What you are asked to do: Output exactly the lines from the first one down to the line containing "const SEAM_GAP = 0.3;", inclusive.

--- start of Material provided ---

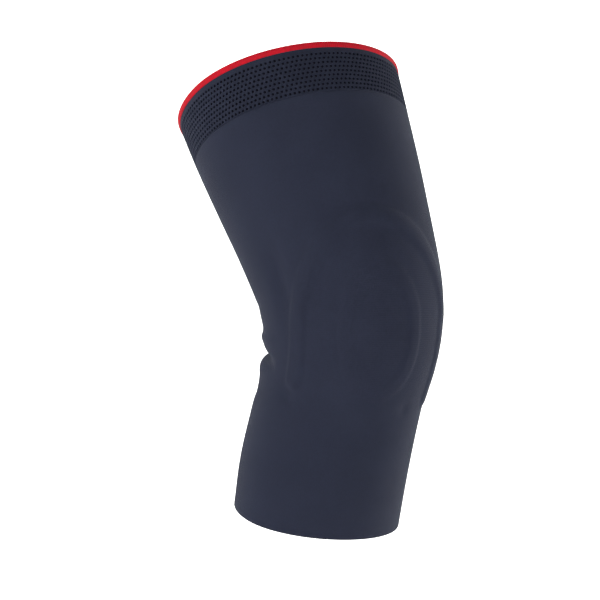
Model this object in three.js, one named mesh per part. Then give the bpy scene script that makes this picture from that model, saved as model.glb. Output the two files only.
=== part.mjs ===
// A knitted knee sleeve for a right leg, in the form it has when worn on a slightly bent knee.
// Millimetres, +Z up. The origin is the knee's centre on the tube's centreline.
// The kneecap faces -Y, the leg's outer side is -X and its inner side is +X.
import * as THREE from "three";

// Centreline: lengths along it, and how far each half of the leg leans, in degrees
const THIGH_LENGTH = 175;
const SHIN_LENGTH = 145;
const BEND_LENGTH = 90;
const THIGH_LEAN_BACK = 25;
const SHIN_LEAN_BACK = 16;
const THIGH_LEAN_OUT = 1.5;
const SHIN_LEAN_IN = 0.5;

// Mean radius of the sleeve's outside at the top edge, the knee and the bottom edge
const TOP_RADIUS = 81;
const KNEE_RADIUS = 63;
const BOTTOM_RADIUS = 57;

// Walls and bands
const BODY_WALL = 2;
const CUFF_WALL = 1.5;
const CUFF_HEIGHT = 33;
const EDGE_WALL = 2.6;
const EDGE_HEIGHT = 4.6;
const SEAM_GAP = 0.3;

// Moulded pad behind the knit: an arch over the kneecap, two legs beside it and a ring round it
const PAD_THICKNESS = 3;
const PAD_RIM_THICKNESS = 1.2;
const PAD_RIM_TAPER = 4;
const PAD_GAP = 0.3;
const PAD_PLACE = -8; // along the centreline, of the line where the arch meets the legs
const PAD_TURN = 15.5; // degrees from the front to the outer side
const PAD_TILT = 2; // degrees, its top towards the front
const ARCH_HALF_WIDTH = 67.5;
const ARCH_HEIGHT = 58;
const ARCH_ROUNDNESS = 1.75; // 2 is an ellipse, less is more pointed
const LEG_WIDTH = 12;
const LEG_LENGTH = 39;
const APRON_DROP = 4; // how far above the line the arch's lower edge stays between leg and ring
const RING_RADIUS = 26;
const RING_WIDTH = 9;
const RING_DROP = 2; // the ring's centre below the line

// Relief that the pad gives the knit
const WELT_HEIGHT = 1.3;
const WELT_SOFTNESS = 2.2;
const PLATEAU_HEIGHT = 0.9;
const PLATEAU_RAMP = 7;
const RING_RELIEF = 0.9;
const RING_SOFTNESS = 1.6;

// Size of a full form of the leg and of a full fold behind the knee
const FORM_HEIGHT = 2;
const FORM_REACH = 15;
const FOLD_DEPTH = 7;
const FOLD_HALF_WIDTH = 5;

// Mesh steps
const COLUMNS_OVER_PAD = 35;
const COLUMNS_BEHIND = 20;
const PAD_HALF_SPAN = 78; // degrees each side of the pad's middle that the fine columns cover
const FINE_ROW = 5.4;
const COARSE_ROW = 12;
const FINE_BELOW = 54;
const FINE_ABOVE = 54;
const CUFF_ROWS = 3;
const CENTRELINE_STEP = 1;

// Sections of the tube, bottom to top. along: share of the shin's length (below 0) or the thigh's.
// swell: share of the way from the knee's mean radius to the bottom's or the top's.
// outer, inner, front, back: half-widths as shares of the mean radius there.
const SECTIONS = [
  { along: -1.0, swell: 1.0, outer: 1.08, inner: 1.045, front: 0.83, back: 1.05 },
  { along: -0.76, swell: 0.8, outer: 1.07, inner: 0.98, front: 0.89, back: 1.055 },
  { along: -0.52, swell: 0.88, outer: 1.04, inner: 0.955, front: 0.98, back: 1.03 },
  { along: -0.31, swell: 0.9, outer: 1.005, inner: 0.97, front: 1.035, back: 0.98 },
  { along: -0.14, swell: 0.45, outer: 0.985, inner: 1.005, front: 1.055, back: 0.92 },
  { along: 0.03, swell: 0.0, outer: 0.985, inner: 1.05, front: 1.045, back: 0.92 },
  { along: 0.17, swell: 0.11, outer: 0.99, inner: 1.06, front: 1.03, back: 0.925 },
  { along: 0.34, swell: 0.26, outer: 1.004, inner: 1.065, front: 1.008, back: 0.945 },
  { along: 0.54, swell: 0.52, outer: 1.008, inner: 1.043, front: 0.974, back: 0.974 },
  { along: 0.77, swell: 0.75, outer: 1.02, inner: 1.04, front: 0.92, back: 1.02 },
  { along: 1.0, swell: 1.0, outer: 0.988, inner: 1.03, front: 0.864, back: 1.07 },
];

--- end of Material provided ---

Exercise answer:
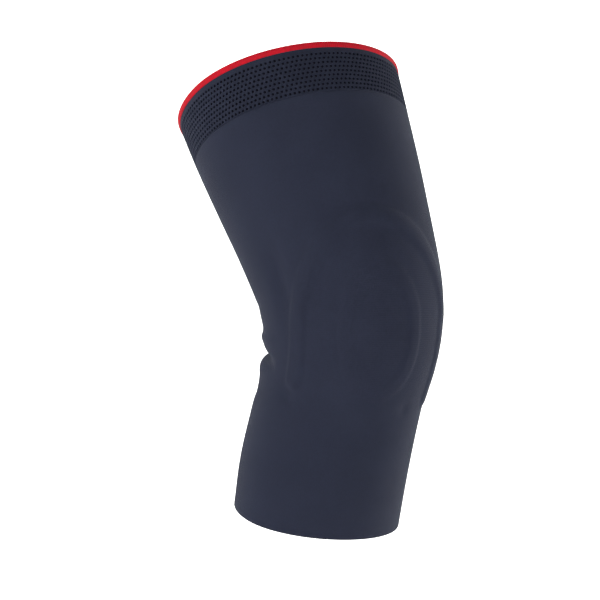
Model this object in three.js, one named mesh per part. Then give the bpy scene script that makes this picture from that model, saved as model.glb. Output the two files only.
=== part.mjs ===
// A knitted knee sleeve for a right leg, in the form it has when worn on a slightly bent knee.
// Millimetres, +Z up. The origin is the knee's centre on the tube's centreline.
// The kneecap faces -Y, the leg's outer side is -X and its inner side is +X.
import * as THREE from "three";

// Centreline: lengths along it, and how far each half of the leg leans, in degrees
const THIGH_LENGTH = 175;
const SHIN_LENGTH = 145;
const BEND_LENGTH = 90;
const THIGH_LEAN_BACK = 25;
const SHIN_LEAN_BACK = 16;
const THIGH_LEAN_OUT = 1.5;
const SHIN_LEAN_IN = 0.5;

// Mean radius of the sleeve's outside at the top edge, the knee and the bottom edge
const TOP_RADIUS = 81;
const KNEE_RADIUS = 63;
const BOTTOM_RADIUS = 57;

// Walls and bands
const BODY_WALL = 2;
const CUFF_WALL = 1.5;
const CUFF_HEIGHT = 33;
const EDGE_WALL = 2.6;
const EDGE_HEIGHT = 4.6;
const SEAM_GAP = 0.3;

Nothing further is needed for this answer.